The request:
Only one portion of the data is to be written out: from the line bearing "const headSide = (side)" through the line bearing "return low, high". Write it exactly as it appears.

Entries supplied:
★ ★ ★ ★

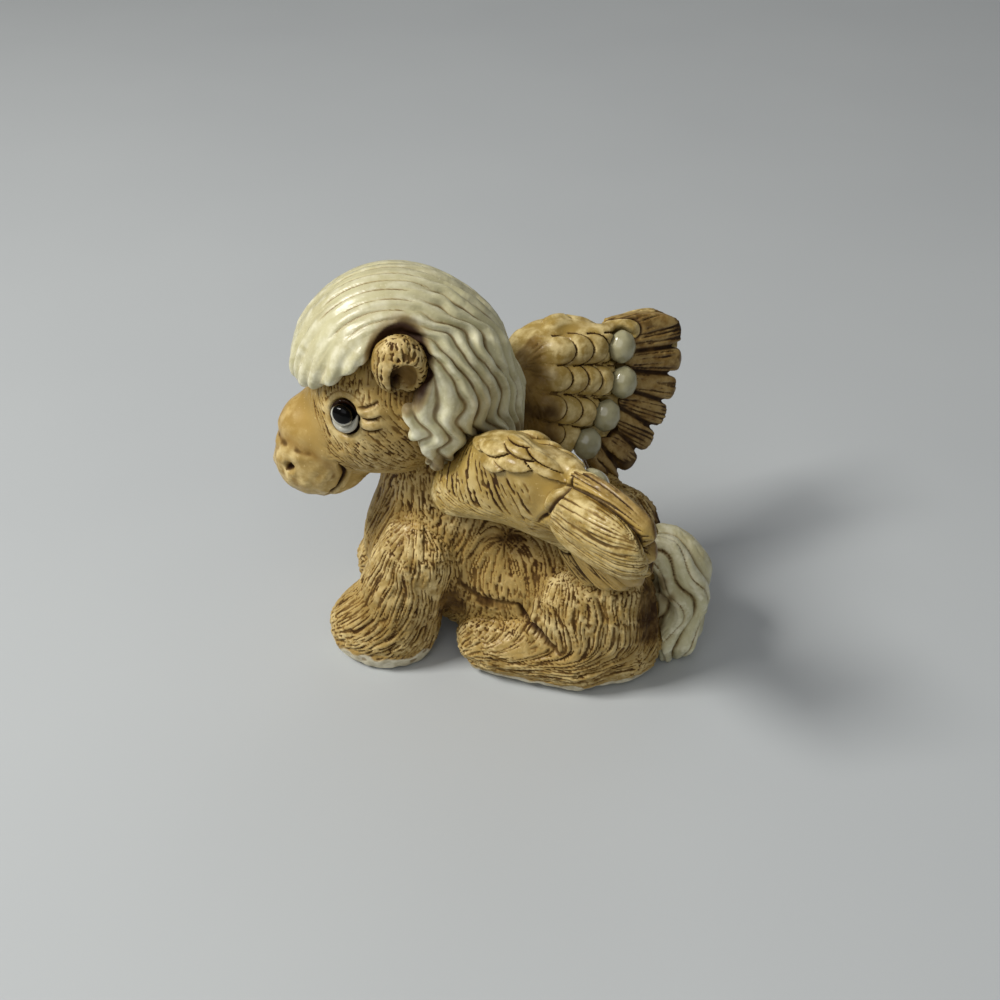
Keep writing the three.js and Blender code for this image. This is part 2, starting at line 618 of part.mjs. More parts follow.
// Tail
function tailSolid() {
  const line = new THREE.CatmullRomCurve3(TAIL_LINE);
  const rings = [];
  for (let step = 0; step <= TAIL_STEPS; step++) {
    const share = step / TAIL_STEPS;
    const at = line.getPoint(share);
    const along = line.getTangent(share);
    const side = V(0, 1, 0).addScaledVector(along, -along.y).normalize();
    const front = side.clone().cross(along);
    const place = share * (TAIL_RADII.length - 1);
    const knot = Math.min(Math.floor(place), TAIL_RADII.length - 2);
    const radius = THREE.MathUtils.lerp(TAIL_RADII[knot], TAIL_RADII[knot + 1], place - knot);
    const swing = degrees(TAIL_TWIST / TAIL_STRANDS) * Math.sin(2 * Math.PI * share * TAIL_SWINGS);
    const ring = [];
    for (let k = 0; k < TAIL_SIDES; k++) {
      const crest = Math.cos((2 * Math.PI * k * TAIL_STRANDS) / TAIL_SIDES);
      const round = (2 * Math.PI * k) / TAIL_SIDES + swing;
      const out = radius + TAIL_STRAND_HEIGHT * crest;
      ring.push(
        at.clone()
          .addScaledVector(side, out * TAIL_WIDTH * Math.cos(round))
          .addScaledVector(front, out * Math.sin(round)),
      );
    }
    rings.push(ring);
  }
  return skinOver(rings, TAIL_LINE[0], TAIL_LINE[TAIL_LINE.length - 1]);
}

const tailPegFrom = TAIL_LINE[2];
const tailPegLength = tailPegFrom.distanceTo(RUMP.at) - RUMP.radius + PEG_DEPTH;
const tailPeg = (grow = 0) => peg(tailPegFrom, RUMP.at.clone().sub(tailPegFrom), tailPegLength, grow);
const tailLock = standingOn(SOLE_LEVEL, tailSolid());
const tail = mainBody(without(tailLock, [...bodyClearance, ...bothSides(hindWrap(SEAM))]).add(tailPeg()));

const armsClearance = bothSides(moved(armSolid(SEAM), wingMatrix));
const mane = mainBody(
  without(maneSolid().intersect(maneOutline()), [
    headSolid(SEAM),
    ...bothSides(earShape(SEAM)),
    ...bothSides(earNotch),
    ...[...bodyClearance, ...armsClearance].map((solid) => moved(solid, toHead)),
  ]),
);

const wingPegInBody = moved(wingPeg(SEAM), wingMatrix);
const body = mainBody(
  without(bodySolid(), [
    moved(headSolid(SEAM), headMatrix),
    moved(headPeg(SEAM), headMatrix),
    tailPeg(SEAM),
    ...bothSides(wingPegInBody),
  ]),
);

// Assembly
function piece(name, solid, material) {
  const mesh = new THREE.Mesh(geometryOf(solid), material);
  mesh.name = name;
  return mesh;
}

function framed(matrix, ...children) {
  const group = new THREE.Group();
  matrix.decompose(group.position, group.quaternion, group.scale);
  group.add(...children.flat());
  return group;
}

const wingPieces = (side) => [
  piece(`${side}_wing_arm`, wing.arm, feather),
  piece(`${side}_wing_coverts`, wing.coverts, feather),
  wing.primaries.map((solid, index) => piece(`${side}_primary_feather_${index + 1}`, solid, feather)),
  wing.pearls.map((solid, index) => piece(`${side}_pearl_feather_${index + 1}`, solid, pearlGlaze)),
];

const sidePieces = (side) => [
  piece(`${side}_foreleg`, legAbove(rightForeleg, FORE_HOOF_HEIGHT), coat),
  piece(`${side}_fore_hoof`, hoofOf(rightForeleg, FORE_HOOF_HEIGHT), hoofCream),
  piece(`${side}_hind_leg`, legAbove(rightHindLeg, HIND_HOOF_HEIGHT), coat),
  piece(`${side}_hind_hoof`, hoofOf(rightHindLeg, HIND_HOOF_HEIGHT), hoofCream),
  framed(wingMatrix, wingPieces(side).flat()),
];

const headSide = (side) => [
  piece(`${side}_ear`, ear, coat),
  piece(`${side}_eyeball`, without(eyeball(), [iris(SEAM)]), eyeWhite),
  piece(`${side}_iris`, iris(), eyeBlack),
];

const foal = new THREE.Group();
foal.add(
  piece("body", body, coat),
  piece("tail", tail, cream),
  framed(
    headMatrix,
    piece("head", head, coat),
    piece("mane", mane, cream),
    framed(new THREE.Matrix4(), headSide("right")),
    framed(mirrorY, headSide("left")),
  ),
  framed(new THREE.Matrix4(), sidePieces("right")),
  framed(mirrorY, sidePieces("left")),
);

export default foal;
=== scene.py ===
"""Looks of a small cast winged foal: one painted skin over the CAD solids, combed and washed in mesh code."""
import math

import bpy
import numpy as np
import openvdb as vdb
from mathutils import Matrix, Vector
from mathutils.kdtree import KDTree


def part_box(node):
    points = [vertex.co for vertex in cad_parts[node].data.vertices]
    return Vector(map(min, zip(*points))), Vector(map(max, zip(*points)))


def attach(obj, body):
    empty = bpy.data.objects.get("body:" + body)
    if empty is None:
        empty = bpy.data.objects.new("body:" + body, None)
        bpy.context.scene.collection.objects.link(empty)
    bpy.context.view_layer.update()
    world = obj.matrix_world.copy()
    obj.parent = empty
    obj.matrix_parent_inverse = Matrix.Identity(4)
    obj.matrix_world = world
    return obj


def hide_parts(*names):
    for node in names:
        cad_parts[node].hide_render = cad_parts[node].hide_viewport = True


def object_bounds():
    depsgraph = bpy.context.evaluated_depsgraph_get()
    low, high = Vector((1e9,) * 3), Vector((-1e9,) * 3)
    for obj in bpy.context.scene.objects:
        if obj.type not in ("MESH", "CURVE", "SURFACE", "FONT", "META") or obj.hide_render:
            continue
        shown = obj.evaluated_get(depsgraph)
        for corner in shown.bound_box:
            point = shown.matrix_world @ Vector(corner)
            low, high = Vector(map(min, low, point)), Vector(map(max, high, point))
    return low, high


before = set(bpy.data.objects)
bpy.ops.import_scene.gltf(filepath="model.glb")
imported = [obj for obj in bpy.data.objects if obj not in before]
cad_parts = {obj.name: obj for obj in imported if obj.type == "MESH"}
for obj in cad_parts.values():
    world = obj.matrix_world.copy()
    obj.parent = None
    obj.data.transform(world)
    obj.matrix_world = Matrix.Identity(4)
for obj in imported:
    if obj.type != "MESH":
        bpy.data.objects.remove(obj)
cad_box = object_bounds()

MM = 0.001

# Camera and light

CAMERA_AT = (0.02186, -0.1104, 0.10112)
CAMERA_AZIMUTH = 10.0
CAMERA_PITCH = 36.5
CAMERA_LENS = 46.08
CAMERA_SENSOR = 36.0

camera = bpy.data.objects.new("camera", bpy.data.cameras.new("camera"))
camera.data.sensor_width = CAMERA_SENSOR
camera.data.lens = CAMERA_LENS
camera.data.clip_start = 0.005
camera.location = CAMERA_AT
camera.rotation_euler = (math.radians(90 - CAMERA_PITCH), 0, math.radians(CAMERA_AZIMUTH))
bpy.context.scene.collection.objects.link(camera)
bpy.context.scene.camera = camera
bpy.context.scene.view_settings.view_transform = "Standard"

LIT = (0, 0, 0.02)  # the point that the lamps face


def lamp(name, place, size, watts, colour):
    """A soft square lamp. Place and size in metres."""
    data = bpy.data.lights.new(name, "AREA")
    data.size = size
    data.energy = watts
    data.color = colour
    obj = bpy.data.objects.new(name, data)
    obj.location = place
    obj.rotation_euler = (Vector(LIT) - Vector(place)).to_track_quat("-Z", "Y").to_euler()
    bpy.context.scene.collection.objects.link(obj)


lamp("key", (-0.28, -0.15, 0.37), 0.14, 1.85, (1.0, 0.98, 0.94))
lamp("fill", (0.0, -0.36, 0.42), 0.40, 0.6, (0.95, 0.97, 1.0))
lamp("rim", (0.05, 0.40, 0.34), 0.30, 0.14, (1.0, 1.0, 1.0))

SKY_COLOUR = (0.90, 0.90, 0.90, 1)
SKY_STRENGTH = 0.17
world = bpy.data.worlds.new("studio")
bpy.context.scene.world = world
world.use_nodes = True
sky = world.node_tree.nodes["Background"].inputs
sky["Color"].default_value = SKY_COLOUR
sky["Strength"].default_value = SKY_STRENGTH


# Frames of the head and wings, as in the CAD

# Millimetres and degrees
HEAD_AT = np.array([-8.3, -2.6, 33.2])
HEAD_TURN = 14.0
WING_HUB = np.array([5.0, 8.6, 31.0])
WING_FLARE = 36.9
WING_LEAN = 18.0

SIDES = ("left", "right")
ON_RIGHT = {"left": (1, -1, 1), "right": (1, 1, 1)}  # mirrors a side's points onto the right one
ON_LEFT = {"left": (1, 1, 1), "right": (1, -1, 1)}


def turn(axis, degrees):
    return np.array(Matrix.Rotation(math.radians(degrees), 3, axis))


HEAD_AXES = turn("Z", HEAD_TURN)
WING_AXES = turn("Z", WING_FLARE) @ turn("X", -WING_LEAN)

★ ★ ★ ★

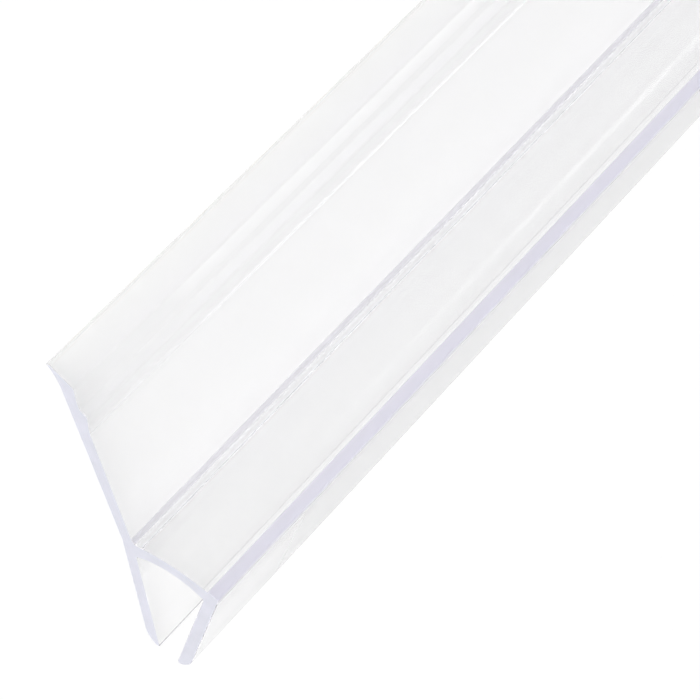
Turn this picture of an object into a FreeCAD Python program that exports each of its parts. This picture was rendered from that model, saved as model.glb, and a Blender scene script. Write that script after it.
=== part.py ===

★ ★ ★ ★

Result of the task:
const headSide = (side) => [
  piece(`${side}_ear`, ear, coat),
  piece(`${side}_eyeball`, without(eyeball(), [iris(SEAM)]), eyeWhite),
  piece(`${side}_iris`, iris(), eyeBlack),
];

const foal = new THREE.Group();
foal.add(
  piece("body", body, coat),
  piece("tail", tail, cream),
  framed(
    headMatrix,
    piece("head", head, coat),
    piece("mane", mane, cream),
    framed(new THREE.Matrix4(), headSide("right")),
    framed(mirrorY, headSide("left")),
  ),
  framed(new THREE.Matrix4(), sidePieces("right")),
  framed(mirrorY, sidePieces("left")),
);

export default foal;
=== scene.py ===
"""Looks of a small cast winged foal: one painted skin over the CAD solids, combed and washed in mesh code."""
import math

import bpy
import numpy as np
import openvdb as vdb
from mathutils import Matrix, Vector
from mathutils.kdtree import KDTree


def part_box(node):
    points = [vertex.co for vertex in cad_parts[node].data.vertices]
    return Vector(map(min, zip(*points))), Vector(map(max, zip(*points)))


def attach(obj, body):
    empty = bpy.data.objects.get("body:" + body)
    if empty is None:
        empty = bpy.data.objects.new("body:" + body, None)
        bpy.context.scene.collection.objects.link(empty)
    bpy.context.view_layer.update()
    world = obj.matrix_world.copy()
    obj.parent = empty
    obj.matrix_parent_inverse = Matrix.Identity(4)
    obj.matrix_world = world
    return obj


def hide_parts(*names):
    for node in names:
        cad_parts[node].hide_render = cad_parts[node].hide_viewport = True


def object_bounds():
    depsgraph = bpy.context.evaluated_depsgraph_get()
    low, high = Vector((1e9,) * 3), Vector((-1e9,) * 3)
    for obj in bpy.context.scene.objects:
        if obj.type not in ("MESH", "CURVE", "SURFACE", "FONT", "META") or obj.hide_render:
            continue
        shown = obj.evaluated_get(depsgraph)
        for corner in shown.bound_box:
            point = shown.matrix_world @ Vector(corner)
            low, high = Vector(map(min, low, point)), Vector(map(max, high, point))
    return low, high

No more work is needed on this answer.